--- Exercise materials ---
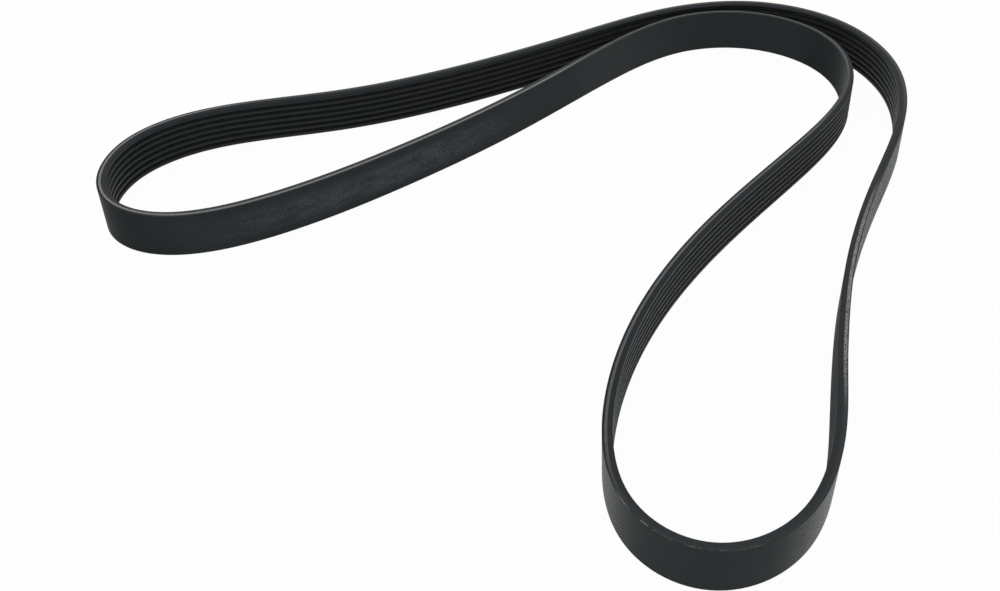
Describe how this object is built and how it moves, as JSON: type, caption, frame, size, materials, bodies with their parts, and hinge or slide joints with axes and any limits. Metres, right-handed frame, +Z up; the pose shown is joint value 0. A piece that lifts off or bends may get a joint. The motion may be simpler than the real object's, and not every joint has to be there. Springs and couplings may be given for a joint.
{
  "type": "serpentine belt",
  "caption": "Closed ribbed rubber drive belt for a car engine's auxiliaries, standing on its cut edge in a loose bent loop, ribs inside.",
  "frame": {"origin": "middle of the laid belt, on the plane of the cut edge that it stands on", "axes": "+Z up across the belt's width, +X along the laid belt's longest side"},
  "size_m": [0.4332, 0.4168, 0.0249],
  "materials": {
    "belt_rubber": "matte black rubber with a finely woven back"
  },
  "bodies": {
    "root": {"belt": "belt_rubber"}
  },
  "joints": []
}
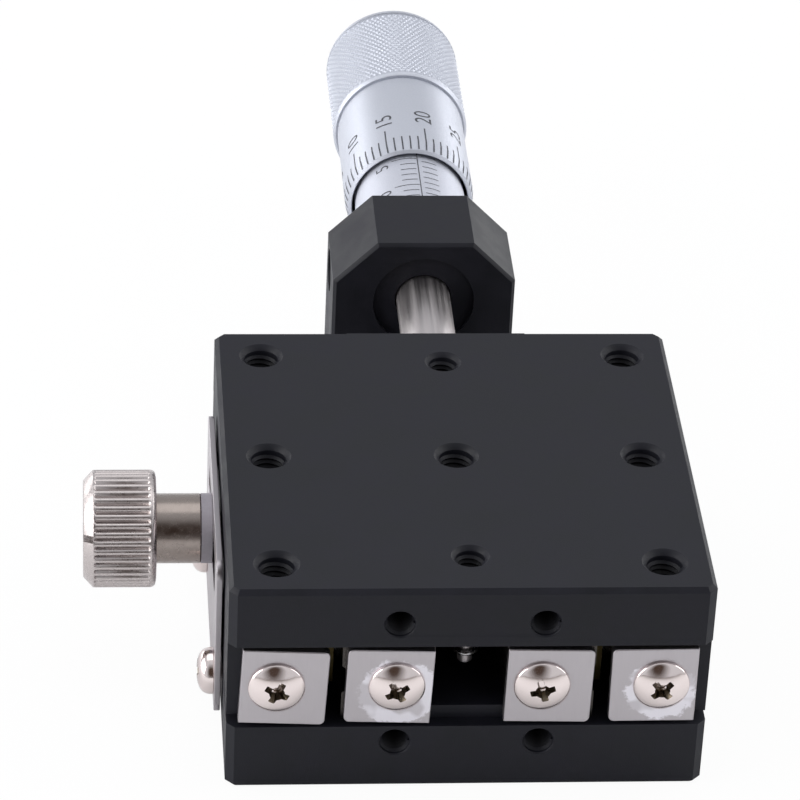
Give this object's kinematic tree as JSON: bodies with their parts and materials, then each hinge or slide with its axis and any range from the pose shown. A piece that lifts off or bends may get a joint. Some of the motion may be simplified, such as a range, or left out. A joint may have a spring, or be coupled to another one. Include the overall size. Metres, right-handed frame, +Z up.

--- To do ---
Without leaving anything out, quote all the data.

--- Task solution ---
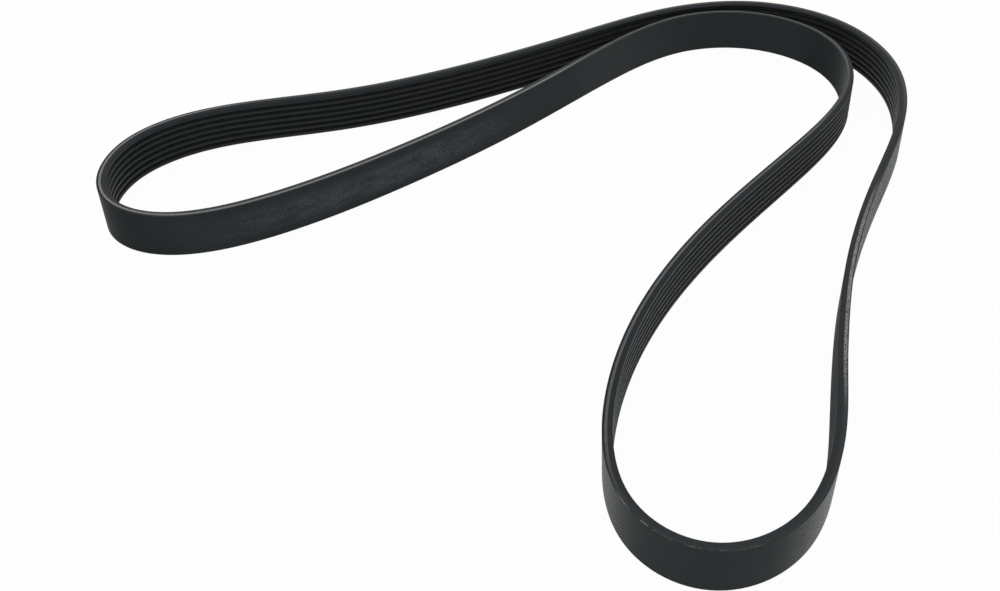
Describe how this object is built and how it moves, as JSON: type, caption, frame, size, materials, bodies with their parts, and hinge or slide joints with axes and any limits. Metres, right-handed frame, +Z up; the pose shown is joint value 0. A piece that lifts off or bends may get a joint. The motion may be simpler than the real object's, and not every joint has to be there. Springs and couplings may be given for a joint.
{
  "type": "serpentine belt",
  "caption": "Closed ribbed rubber drive belt for a car engine's auxiliaries, standing on its cut edge in a loose bent loop, ribs inside.",
  "frame": {"origin": "middle of the laid belt, on the plane of the cut edge that it stands on", "axes": "+Z up across the belt's width, +X along the laid belt's longest side"},
  "size_m": [0.4332, 0.4168, 0.0249],
  "materials": {
    "belt_rubber": "matte black rubber with a finely woven back"
  },
  "bodies": {
    "root": {"belt": "belt_rubber"}
  },
  "joints": []
}
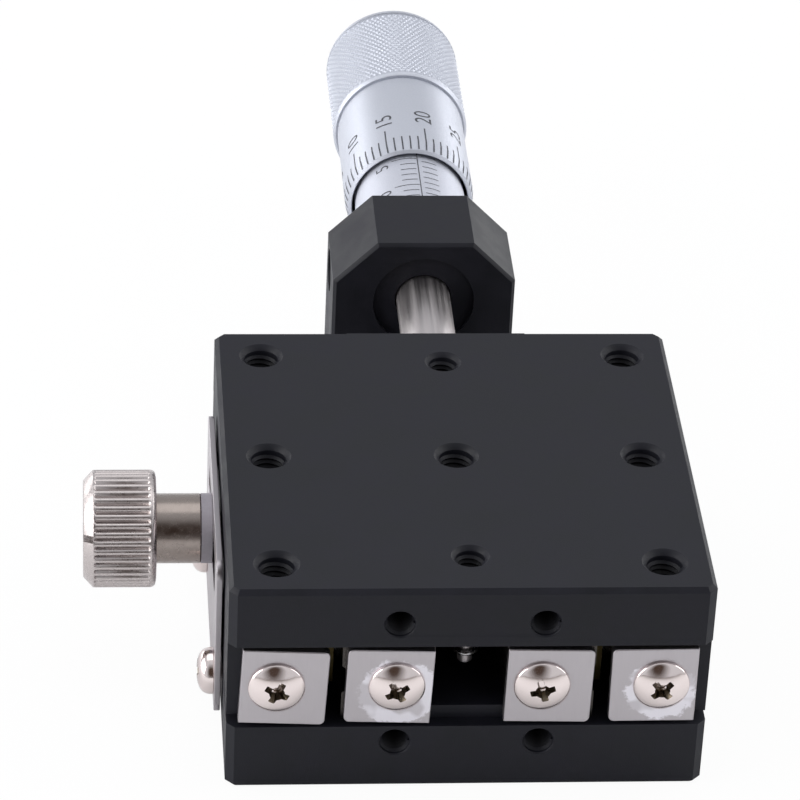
Give this object's kinematic tree as JSON: bodies with their parts and materials, then each hinge or slide with its axis and any range from the pose shown. A piece that lifts off or bends may get a joint. Some of the motion may be simplified, such as a range, or left out. A joint may have a spring, or be coupled to another one. Include the overall size. Metres, right-handed frame, +Z up.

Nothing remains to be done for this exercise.